El surgimiento de la imprenta constituyó un hito fundamental para la labor de los traductores, cuyos recursos no solo abandonaron los reductos de las elites eclesiásticas sino que pasaron a multiplicarse exponencialmente en paralelo al ascenso de la burguesía europea, que empezaba a iluminarse gracias a la democratización del conocimiento propiciada por la invención de Gutenberg. La industria editorial, consecuencia directa del libre mercado y la ilustración moderna, estandarizó la actualización periódica de contenidos mediante «ediciones». Estas ediciones, de manera similar a lo que ocurre con los modelos de autos, los electrodomésticos y los productos de consumo masivo en general, eran mejoradas/ampliadas respecto de sus versiones anteriores de modo tal que, en el caso de los diccionarios por ejemplo, pasaban a incorporar nuevos vocablos y términos siguiendo un mecanismo que requería de la homologación por parte de la academia y los organismos competentes.
De este modo, un traductor en poder de una versión más reciente de un diccionario contaba con recursos más amplios y actualizados que uno con una edición anterior. Es así que, hasta fines del siglo XX, el acceso de un traductor a los recursos editoriales estaba totalmente condicionado por su ubicación geográfica respecto de los centros de producción de material bibliográfico. Y la realidad es que los cambios en el lenguaje no saben de las leyes del mercado ni de la periodicidad con la que se reeditan los textos, y lo que no entraba en una edición de un diccionario debía esperar a ser confirmado por la autoridad correspondiente para luego ser incluido en la versión siguiente. De este modo se establecía una división entre los términos alcanzados por una edición y aquellos marginados, que pasaban a conformar un caos solo abordado por ediciones especializadas, como si los idiolectos, sociolectos o cronolectos fueran entidades excluyentes impedidas de nutrir y eventualmente integrar el corpus de los diccionarios generales.
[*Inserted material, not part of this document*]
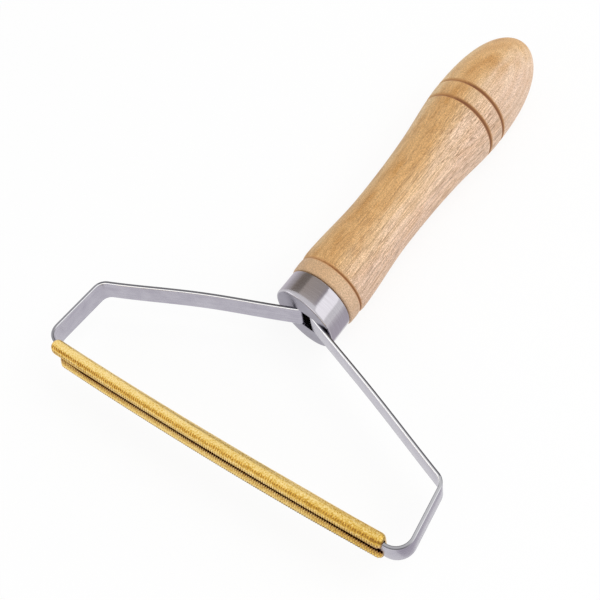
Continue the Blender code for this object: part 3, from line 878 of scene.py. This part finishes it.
# The blade in the picture is worn and bent: its left end is cut back, more at some heights than at others,
# its ends are pressed in, and it is bowed, askew, flatter to the right and slimmer than when it was folded
LEFT_END_SHORT = 0.0011
LEFT_CUT_HEIGHTS = (-0.0061, -0.0020, -0.0005, 0.0, 0.0009, 0.0037, 0.0061)
LEFT_CUTS = (0.0008, 0.0014, 0.0018, 0.0028, 0.0028, 0.0005, 0.0)
LEFT_CUT_REACH = 0.0200
END_ROUND = 0.0016
END_OPENING = 0.4
BOW_STATION = 0.0480
BOW_RISE = 0.00065
SKEW_RISE = 0.00039
FLATTENED = 0.09
ROUNDS_PRESSED = 0.95
# Strength of the marks' painted shade at shares of the length, and the dullness of the right end. The teeth's
# marks darken from the lip's root to its edge, less on the lower lip
MARK_SHARES, MARK_STRENGTH = (0.0, 0.35, 0.85, 1.0), (1.8, 1.3, 1.1, 1.4)
DULL_SHARES, DULL = (0.0, 0.75, 1.0), (0.0, 0.0, 0.45)
TEETH_MARKS = np.array([0.5, 0.7, 0.9, 1.0, 1.0, 1.0])
LOWER_TEETH_SHARE = 0.75
LOWER_LIP_SHADE = 0.4


def sheet_mesh(name, outer, inner):
    """Mesh of a bent sheet between two grids of points of the same shape, closed along its four edges.

    Quads join neighbours on the outer grid and, turned over, on the inner one, and a row of quads joins the
    two grids along each edge.
    """
    rows, columns = outer.shape[:2]
    index = np.arange(rows * columns).reshape(rows, columns)
    top = np.stack([index[:-1, :-1], index[1:, :-1], index[1:, 1:], index[:-1, 1:]], -1).reshape(-1, 4)
    under = top[:, ::-1] + rows * columns
    edge = np.concatenate([index[0, :-1], index[:-1, -1], index[-1, :0:-1], index[:0:-1, 0]])
    after = np.roll(edge, -1)
    sides = np.stack([edge, after, after + rows * columns, edge + rows * columns], -1)
    points = np.vstack([outer.reshape(-1, 3), inner.reshape(-1, 3)])
    mesh = bpy.data.meshes.new(name)
    mesh.from_pydata(points.tolist(), [], np.vstack([top, under, sides]).tolist())
    return mesh


teeth = round(SLEEVE_LENGTH / TOOTH_PITCH)
station = np.arange(teeth * SAMPLES_PER_TOOTH + 1)
left_end = SLEEVE_OFFSET - SLEEVE_LENGTH / 2 + LEFT_END_SHORT
length = SLEEVE_LENGTH - LEFT_END_SHORT
x = left_end + length * station / station[-1]
wave = 0.5 - 0.5 * np.cos(2.0 * np.pi * station / SAMPLES_PER_TOOTH)
share = (x - left_end) / length
slit_half = np.interp(share, SLIT_SHARES, SLIT_HALVES)
lip_height = slit_half + TOOTH_DEPTH * wave
# Section, from the lower lip round the lower round, the back wall and the upper round to the upper lip
lip_share = np.linspace(0.0, 1.0, LIP_POINTS)[:-1]
sweep = np.linspace(-LIP_LEAN, np.pi, ROUND_POINTS)
round_y = ROUND_MIDDLE - ROUND_RADIUS * np.cos(sweep)
round_z = ROUND_HEIGHT + ROUND_RADIUS * np.sin(sweep)
normal_y = -np.cos(sweep)
normal_z = np.sin(sweep)
lip_y = round_y[0] + (round_z[0] - lip_height) * math.tan(LIP_LEAN)
upper_y = np.concatenate([
    np.broadcast_to(round_y[::-1], (len(x), len(sweep))),
    lip_y[:, None] * lip_share[1:] + round_y[0] * (1.0 - lip_share[1:]),
    lip_y[:, None],
], axis=1)
upper_z = np.concatenate([
    np.broadcast_to(round_z[::-1], (len(x), len(sweep))),
    lip_height[:, None] * lip_share[1:] + round_z[0] * (1.0 - lip_share[1:]),
    lip_height[:, None],
], axis=1)
upper_ny = np.concatenate([normal_y[::-1], np.full(len(lip_share), normal_y[0])])
upper_nz = np.concatenate([normal_z[::-1], np.full(len(lip_share), normal_z[0])])
# Ribs are deepest from the front of each round to its lip, and fade out over the top
from_top = np.degrees(np.arctan2(-upper_ny, upper_nz))
rib_strength = np.clip((from_top - RIB_FROM) / RIB_FADE, 0.0, 1.0)
rib = RIB_DEPTH * rib_strength * (wave[:, None] - 1.0)


def both_halves(upper, sign):
    """The whole section's values, from the lower lip to the upper one, from those of its upper half."""
    return np.concatenate([sign * upper[..., ::-1], upper], axis=-1)


def end_scale():
    """How much of each round's size is left near the ends, where it is pressed in along a quarter ellipse."""
    from_end = np.clip(np.minimum(x - x[0], x[-1] - x) / END_ROUND, 0.0, 1.0)
    return END_OPENING + (1.0 - END_OPENING) * np.sqrt(1.0 - (1.0 - from_end) ** 2)


def lay_out(rise):
    """Grid of points of the sheet, moved along its outward normal by a rise, then pressed, cut and bent.

    Each round shrinks about its own middle at the ends, and the section is a little flatter to the right. The
    left end is cut back by a length read from the height, growing towards the front and dying out along the
    blade. The blade is bent by a parabola and stands askew on the strip, nearer the handle at its right.
    """
    flat = 1.0 - FLATTENED * np.clip(x / BOW_STATION, 0.0, 1.0) ** 2
    scale = (end_scale() * np.minimum(flat, ROUNDS_PRESSED))[:, None]
    y = ROUND_MIDDLE + (upper_y + upper_ny * rise - ROUND_MIDDLE) * scale
    z = (ROUND_HEIGHT * flat)[:, None] + (upper_z + upper_nz * rise - ROUND_HEIGHT) * scale
    y = both_halves(y, 1.0)
    z = both_halves(z, -1.0)
    slit_rise = SLIT_RISE * (1.0 - np.clip(np.abs(x) / BOW_STATION, 0.0, 1.0) ** 2)[:, None]
    z = z + slit_rise * np.clip(1.0 - np.abs(z) / ROUND_HEIGHT, 0.0, 1.0)
    forward = np.clip((SLEEVE_BACK - y) / SLEEVE_DEPTH, 0.0, 1.0)
    dying = np.clip(1.0 - (x - left_end) / LEFT_CUT_REACH, 0.0, 1.0)[:, None]
    along = x[:, None] + np.interp(z, LEFT_CUT_HEIGHTS, LEFT_CUTS) * forward * dying
    station = along / BOW_STATION
    y = y + BOW_RISE * station ** 2 + SKEW_RISE * station
    return np.stack([along, y - TOOL_MIDDLE, z], axis=-1)


sleeve_mesh = sheet_mesh("folded_blade", lay_out(rib), lay_out(np.full_like(rib, -SLEEVE_SHEET)))
keep_edges(sleeve_mesh, 50)


def band(middle, reach, power):
    """A band along the blade, by degrees from the round's top: a bell curve, squarer with a higher power."""
    return np.exp(-((from_top - middle) / reach) ** power)


# Painted shade of the ribs lies in their valleys, in rows where the light grazes them: two rows of dashes on
# the upper round, one on the lower, and the teeth
dashes = 0.7 * band(36.0, 16.0, 4) + 0.8 * band(78.0, 16.0, 4)
upper_marks = np.concatenate([dashes[:ROUND_POINTS], TEETH_MARKS])
lower_marks = np.concatenate([band(72.0, 20.0, 4)[:ROUND_POINTS], LOWER_TEETH_SHARE * TEETH_MARKS])
mark_strength = np.interp(share, MARK_SHARES, MARK_STRENGTH)[:, None]
valley = np.concatenate([lower_marks[::-1], upper_marks]) * (1.0 - wave[:, None]) * mark_strength
store(sleeve_mesh, "valley", valley.ravel())
# Painted shade deepens the gold where each round turns under and at the upper lip, and the gold also deepens
# towards the right end
upper_turn_shade = 1.1 * band(36.0, 17.0, 2) + 0.8 * (from_top > 84.0)
lower_turn_shade = 2.2 * band(64.0, 11.0, 2)
lower_turn_shade[ROUND_POINTS:] = LOWER_LIP_SHADE
deep = np.concatenate([lower_turn_shade[::-1], upper_turn_shade]) + np.interp(share, DULL_SHARES, DULL)[:, None]
store(sleeve_mesh, "deep", deep.ravel())
inside = np.concatenate([np.zeros(valley.size), np.ones(valley.size)])
store(sleeve_mesh, "inside", inside)

# Rolled brass: pale warm yellow, deeper gold with its pits and clouds and in painted shade, brown painted
# shade in the pressed valleys, and dark reddish painted shade inside the fold. Its pitted grain, 0.1 mm wide
# in truth, is drawn 0.45 mm wide to show.
brass, tree, shader, mm = begin_material("rolled brass sheet, satin, painted shade in the marks")
cloud = stretched_noise(tree, mm, (0.10, 0.5, 0.5), 3.0, 0.6)
pits = add_node(tree, "ShaderNodeTexNoise", {"Vector": mm, "Scale": 2.2, "Roughness": 0.7})
deep_mark = add_node(tree, "ShaderNodeAttribute", output="Fac", attribute_name="deep")
clouded = add_node(tree, "ShaderNodeMath", {0: cloud, 1: 0.8, 2: deep_mark}, operation="MULTIPLY_ADD")
pitted = add_node(tree, "ShaderNodeMath", {0: pits, 1: 4.0, 2: clouded}, operation="MULTIPLY_ADD")
pits_and_shade = add_node(tree, "ShaderNodeMapRange", {"Value": pitted, "From Min": 1.9, "From Max": 4.7})
gold = add_node(tree, "ShaderNodeValToRGB", {"Fac": pits_and_shade}, stops=[
    (0.0, linear("FDE3A2")),
    (1.0, linear("7E5C26")),
    (0.20, linear("F4D588")),
    (0.37, linear("E2BC60")),
    (0.57, linear("C99B3C")),
])
# The valleys' brown is painted shade of the ribs
valley_mark = add_node(tree, "ShaderNodeAttribute", output="Fac", attribute_name="valley")
valley_share = add_node(tree, "ShaderNodeMapRange", {"Value": valley_mark, "From Min": 0.25, "From Max": 1.2})
marked = add_node(tree, "ShaderNodeMix", {
    "Factor": valley_share, "A": gold, "B": linear("742A05"),
}, data_type="RGBA")
# The sheet's inside is painted dark reddish brown: painted shade in the fold, seen through the slit
inside_mark = add_node(tree, "ShaderNodeAttribute", output="Fac", attribute_name="inside")
brass_tone = add_node(tree, "ShaderNodeMix", {
    "Factor": inside_mark, "A": marked, "B": linear("94360A"),
}, data_type="RGBA")
rough = add_node(tree, "ShaderNodeMapRange", {
    "Value": cloud, "From Min": 0.3, "From Max": 0.7, "To Min": 0.30, "To Max": 0.40,
})
# Where shade is painted, in the valleys and inside the fold, the brass is less metallic and less shiny
painted_shade_marks = add_node(tree, "ShaderNodeMath", {0: valley_share, 1: inside_mark}, operation="MAXIMUM")
bare = add_node(tree, "ShaderNodeMapRange", {"Value": painted_shade_marks, "To Min": 1.0, "To Max": 0.0})
shine = add_node(tree, "ShaderNodeMapRange", {"Value": painted_shade_marks, "To Min": 0.5, "To Max": 0.05})
plug(tree, shader, Base_Color=brass_tone, Metallic=bare, Roughness=rough, Specular_IOR_Level=shine)
sleeve = place_object("folded_blade", sleeve_mesh, brass)
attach(sleeve, "root")
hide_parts("blade_sleeve")


# Glue
# The set resin in the blind bore, which holds the two tangs. It is hidden in the handle, and its colour is
# painted
# nearly black: painted shade for the dark slot that shows it. The CAD's solid stays as it is.
resin, tree, shader, mm = begin_material("set amber resin, painted nearly black as shade, glossy")
bubbles = add_node(tree, "ShaderNodeTexNoise", {"Vector": mm, "Scale": 0.6})
resin_shade_tone = add_node(tree, "ShaderNodeValToRGB", {"Fac": bubbles}, stops=[
    (0.35, linear("120C07")),
    (0.65, linear("1C130B")),
])
plug(tree, shader, Base_Color=resin_shade_tone, Roughness=0.3)
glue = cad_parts["tang_glue"]
for slot in glue.material_slots:
    slot.material = resin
Es por esto que la aparición de internet vino a subsanar esta dependencia a la que estábamos sujetos los traductores. Además de tornar irrelevante la ubicación geográfica en cuanto al acceso a los distintos recursos bibliográficos (en el caso de quienes traducimos de y al inglés, respecto de Inglaterra o Estados Unidos), en los últimos años internet se confirmó como un espacio sustancialmente más libre de toda homologación y periodicidad necesarias para la edición de un diccionario propio de la era moderna. Recursos como WordReference, por ejemplo, además de los contenidos propios de un diccionario, a menudo incluyen una sección de foros que permite que los usuarios realicen interconsultas con otros traductores sin tener que esperar a que el recurso se actualice o que los términos se homologuen.
Entonces, si la imprenta liberó los contenidos de los grilletes de las elites, internet parece haber llegado para liberar los contenidos de las limitaciones inherentes a su materialidad.